I had lots of things I wanted to do when I retired 12 years ago. Principal among them was travel. My husband and I had camped, hiked, and even backpacked quite a bit when our kids were growing up. Most of our trips were in within a couple of days travel of our home in Southern California. Our most extensive vacation was a five-week trip driving our Westfalia camper van to Bellingham, WA where we caught the ferry that follows the inside passage to Alaska. We stopped at several of the islands, and then on to Anchorage, Denali National Park and Fairbanks before returning home on the Alcan Highway. Like all our other trips in those days, the budget was a major consideration. After all, we had college costs to consider in the not too distant future. But we also knew that travel could also provide valuable lessons for our children. So we sought out places that had historic or cultural interest near where we camped or hiked. These family vacations not only planted the seed for our kids to want to “see the world” as they struck out on their own, but for us as well.
When the kids went away to college, Don and I began to discuss where we might want to travel when we retired. We both agreed that we were not interested in large group travel, like cruise ships with thousands of other passengers or bus tours that make “whistle stops” at tourist attractions. We wanted to take the road less traveled and explore parts of the world not many people get to see. Our inaugural retirement trip was a freighter cruise to the Marquesas Islands in the South Pacific with just 100 other adventurous travelers. It was amazing! Our next was a small group tour to Machu Picchu that I found on Travel Zoo (old habits of thrifty travel die hard). It also was amazing and we were hooked. But the thing we learned on the Machu Picchu trip was that when you travel to some of these out-of-the-way places, you will have a much better experience if you are in good physical shape. Some of the others in our small group struggled just to hike from the park entrance to the ruins. With the historic capital of the Inca empire, Cuzco, located at an elevation of over 11,000 feet, breathing was so difficult for some of the more sedentary among the group that they remained at the hotel while the rest of us explored the city on foot. That made us realize that while we don’t have a “bucket list” per se, we need to prioritize our travel so that the more physically demanding trips occur while we are fit enough to fully enjoy them.

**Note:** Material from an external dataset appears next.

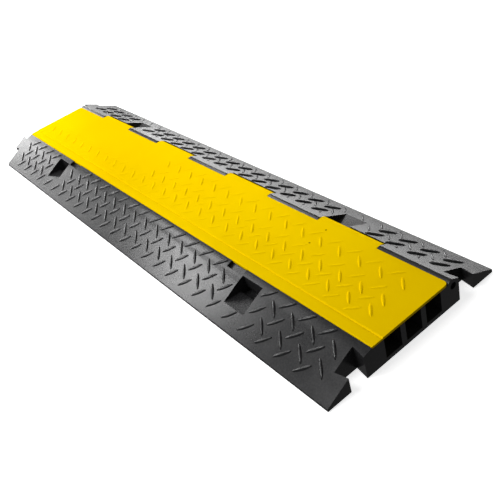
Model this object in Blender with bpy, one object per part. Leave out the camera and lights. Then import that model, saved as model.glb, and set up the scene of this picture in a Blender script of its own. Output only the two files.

The natural aging process means that regardless of our best efforts, there will be some decline as we get older. But that is not to say that you can’t slow that decline through physical activity, exercise and good eating habits. When we moved to Maine 10 years ago, we joined the fitness center at the university and do both cardio and weight training there three times a week when we are in town. On days we don’t go to the gym, we take hikes or walk the dog, go cross-country skiing (if there is enough snow) or ride our bikes. We have annual physical check-ups and try to eat a healthy diet. I have lost over 20 pounds and have been able to maintain a healthy weight long-term. Since our eye-opening trip to Peru, we have completed the thirteen day, 140 mile England Coast2Coast walk, spent a week hiking the highlands and islands in Scotland, spent 14 days on a safari in Kenya and Tanzania, joined our daughter in Japan where we explored the prefecture of Tokyo and Yokohama by train and on foot, and made an epic trip to Antarctica stopping to check out the Falkland Islands and South Georgia along the way. I am so glad that we were able to complete these trips while our level of fitness allowed us to fully participate. It is our intention to continue our fitness routines and to expand our travel opportunities for as long as we are able. Maybe one day we will be reconciled to more sedate travel, but for now we’ll take the road less traveled.